Other colorful figures are highlighted, including William M. “Boss” Tweed, who implemented high-quality improvements, advanced services, and pushed forward many amenities while at the same time benefitting his associates.

The merits of the grid are debated. Historians have viewed it as the emblem of democracy, with blocks that are equal and no inherently privileged sites. Historians have also praised its utility, its neat subdivisions that support real estate development. The rectangular lots of Manhattan’s grid parallel Thomas Jefferson’s national survey, which organized land sales in square-mile townships. The grid manifests Cartesian ideals of order, with streets and avenues that are numbered rather than named for trees, people, or places. Frederick Law Olmsted bemoaned its dumb utility and lack of monuments and other features. Jane Jacobs credited city streets with creating New York’s public realm. And Rem Koolhaas called the grid “the most courageous act of prediction in Western civilization: the land it divides, unoccupied; the population it describes, conjectural; the buildings it locates, phantoms; the activities it frames, nonexistent.”
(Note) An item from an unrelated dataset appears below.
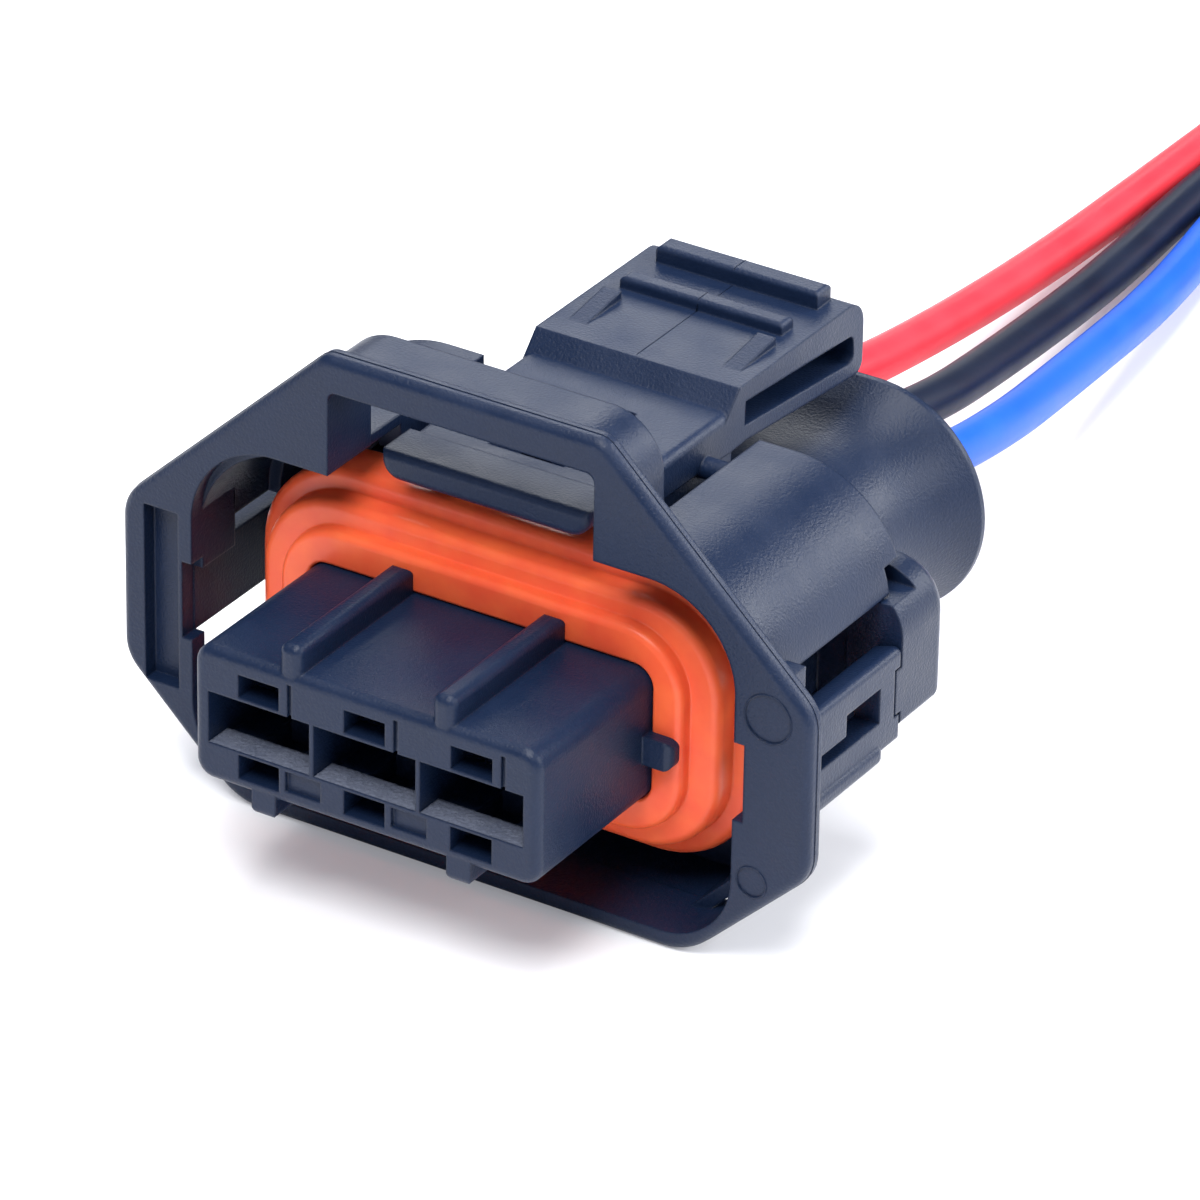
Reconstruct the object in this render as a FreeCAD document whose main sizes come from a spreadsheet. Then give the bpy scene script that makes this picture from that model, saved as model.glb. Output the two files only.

The Greatest Grid reframes ideas about New York, revealing the plan to be much more than a layout of streets and avenues. The grid provides a framework that balanced public order with private initiative. It predetermined the placement of the city’s infrastructure, including transportation services, the delivery of electricity and water, and most other interactions. Manhattan’s grid has provided a remarkably flexible framework for growth and change.

Visitors have the opportunity to consider New York’s preparation for the future and whether or not the grid will enable the city to face 21st-century challenges. New proposals for the city, the results of a competition, are on view in a separate, related exhibition co-sponsored by the Architectural League. The Greatest Grid also features “12 x 155,” a conceptual art video by artist Neil Goldberg along with other artistic responses, such as original drawings from the graphic novel City of Glass (Picador, 2004) by Paul Auster, illustrated by Paul Karasik and David Mazzucchelli.